====== Dataset entries
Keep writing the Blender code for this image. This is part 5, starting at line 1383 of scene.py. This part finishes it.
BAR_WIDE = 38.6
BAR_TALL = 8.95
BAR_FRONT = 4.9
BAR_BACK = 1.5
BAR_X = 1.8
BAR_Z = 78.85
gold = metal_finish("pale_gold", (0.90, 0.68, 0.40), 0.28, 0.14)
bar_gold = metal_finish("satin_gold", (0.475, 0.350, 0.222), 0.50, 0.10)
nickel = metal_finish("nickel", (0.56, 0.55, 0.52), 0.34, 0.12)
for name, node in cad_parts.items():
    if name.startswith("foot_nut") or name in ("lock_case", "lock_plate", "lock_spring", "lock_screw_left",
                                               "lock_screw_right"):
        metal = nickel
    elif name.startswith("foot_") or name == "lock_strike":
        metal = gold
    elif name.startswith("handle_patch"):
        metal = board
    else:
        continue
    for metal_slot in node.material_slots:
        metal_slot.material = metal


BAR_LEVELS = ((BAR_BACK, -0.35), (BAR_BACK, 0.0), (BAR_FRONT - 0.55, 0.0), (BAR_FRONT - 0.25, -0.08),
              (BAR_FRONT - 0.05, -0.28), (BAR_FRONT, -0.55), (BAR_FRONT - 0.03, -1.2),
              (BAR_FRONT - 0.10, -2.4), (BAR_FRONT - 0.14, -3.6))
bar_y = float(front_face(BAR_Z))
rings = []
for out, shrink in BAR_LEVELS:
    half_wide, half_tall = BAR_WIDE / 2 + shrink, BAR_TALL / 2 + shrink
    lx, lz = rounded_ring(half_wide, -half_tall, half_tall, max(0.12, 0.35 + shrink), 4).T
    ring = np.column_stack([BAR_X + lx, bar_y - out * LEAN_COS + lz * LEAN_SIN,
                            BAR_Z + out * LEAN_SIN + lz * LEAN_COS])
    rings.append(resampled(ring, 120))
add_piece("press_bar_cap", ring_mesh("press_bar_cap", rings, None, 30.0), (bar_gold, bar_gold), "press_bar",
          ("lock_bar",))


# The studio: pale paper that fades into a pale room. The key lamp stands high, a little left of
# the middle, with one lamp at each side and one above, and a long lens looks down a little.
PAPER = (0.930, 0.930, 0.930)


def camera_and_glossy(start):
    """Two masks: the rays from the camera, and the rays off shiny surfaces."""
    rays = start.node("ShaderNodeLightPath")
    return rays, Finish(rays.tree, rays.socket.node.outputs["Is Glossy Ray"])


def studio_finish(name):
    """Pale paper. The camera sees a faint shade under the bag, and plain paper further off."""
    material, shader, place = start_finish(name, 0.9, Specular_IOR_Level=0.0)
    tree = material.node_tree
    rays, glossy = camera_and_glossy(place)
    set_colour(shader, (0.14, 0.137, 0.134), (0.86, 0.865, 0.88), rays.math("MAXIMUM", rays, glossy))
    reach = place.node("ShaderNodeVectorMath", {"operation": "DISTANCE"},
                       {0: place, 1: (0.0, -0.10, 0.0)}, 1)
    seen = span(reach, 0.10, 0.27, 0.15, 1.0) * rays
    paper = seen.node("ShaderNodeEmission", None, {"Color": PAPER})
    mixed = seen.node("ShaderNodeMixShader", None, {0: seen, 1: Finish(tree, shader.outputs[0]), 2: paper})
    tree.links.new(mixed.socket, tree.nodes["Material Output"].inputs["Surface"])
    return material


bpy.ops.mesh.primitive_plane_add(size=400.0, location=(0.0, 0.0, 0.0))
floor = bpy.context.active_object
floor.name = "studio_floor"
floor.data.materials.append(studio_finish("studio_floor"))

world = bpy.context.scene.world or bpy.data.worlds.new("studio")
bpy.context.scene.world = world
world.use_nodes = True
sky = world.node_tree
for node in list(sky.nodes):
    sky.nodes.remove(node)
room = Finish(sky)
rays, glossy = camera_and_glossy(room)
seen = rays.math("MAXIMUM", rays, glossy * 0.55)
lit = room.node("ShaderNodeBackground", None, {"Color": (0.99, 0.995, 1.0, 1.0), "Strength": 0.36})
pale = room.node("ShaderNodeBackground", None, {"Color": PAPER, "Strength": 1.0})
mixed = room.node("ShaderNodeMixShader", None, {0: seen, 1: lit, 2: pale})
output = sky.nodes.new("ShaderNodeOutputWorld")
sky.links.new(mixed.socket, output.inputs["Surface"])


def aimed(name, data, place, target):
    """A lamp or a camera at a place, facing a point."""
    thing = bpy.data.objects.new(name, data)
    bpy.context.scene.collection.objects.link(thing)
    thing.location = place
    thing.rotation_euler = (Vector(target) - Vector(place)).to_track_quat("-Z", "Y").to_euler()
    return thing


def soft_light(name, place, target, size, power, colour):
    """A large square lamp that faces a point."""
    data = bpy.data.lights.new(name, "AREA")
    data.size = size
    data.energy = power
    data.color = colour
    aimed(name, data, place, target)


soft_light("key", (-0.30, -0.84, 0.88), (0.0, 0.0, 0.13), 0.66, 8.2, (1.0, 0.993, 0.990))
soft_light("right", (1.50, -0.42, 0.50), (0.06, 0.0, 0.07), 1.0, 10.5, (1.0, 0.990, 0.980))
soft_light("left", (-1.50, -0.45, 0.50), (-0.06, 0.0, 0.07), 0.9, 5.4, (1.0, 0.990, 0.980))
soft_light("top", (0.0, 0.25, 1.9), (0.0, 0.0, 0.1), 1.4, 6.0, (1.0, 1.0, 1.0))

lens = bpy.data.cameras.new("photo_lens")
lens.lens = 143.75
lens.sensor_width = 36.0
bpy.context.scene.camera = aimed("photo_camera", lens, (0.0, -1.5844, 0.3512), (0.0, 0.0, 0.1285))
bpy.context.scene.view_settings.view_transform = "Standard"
============
====== Dataset entries
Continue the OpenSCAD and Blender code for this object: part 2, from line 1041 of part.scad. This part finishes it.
============
Exercise directions:
Copy exactly the lines from the line with "Keep writing the" up to and including the line with "metal_slot.material = metal", and no other lines.

Written response:
Keep writing the Blender code for this image. This is part 5, starting at line 1383 of scene.py. This part finishes it.
BAR_WIDE = 38.6
BAR_TALL = 8.95
BAR_FRONT = 4.9
BAR_BACK = 1.5
BAR_X = 1.8
BAR_Z = 78.85
gold = metal_finish("pale_gold", (0.90, 0.68, 0.40), 0.28, 0.14)
bar_gold = metal_finish("satin_gold", (0.475, 0.350, 0.222), 0.50, 0.10)
nickel = metal_finish("nickel", (0.56, 0.55, 0.52), 0.34, 0.12)
for name, node in cad_parts.items():
    if name.startswith("foot_nut") or name in ("lock_case", "lock_plate", "lock_spring", "lock_screw_left",
                                               "lock_screw_right"):
        metal = nickel
    elif name.startswith("foot_") or name == "lock_strike":
        metal = gold
    elif name.startswith("handle_patch"):
        metal = board
    else:
        continue
    for metal_slot in node.material_slots:
        metal_slot.material = metal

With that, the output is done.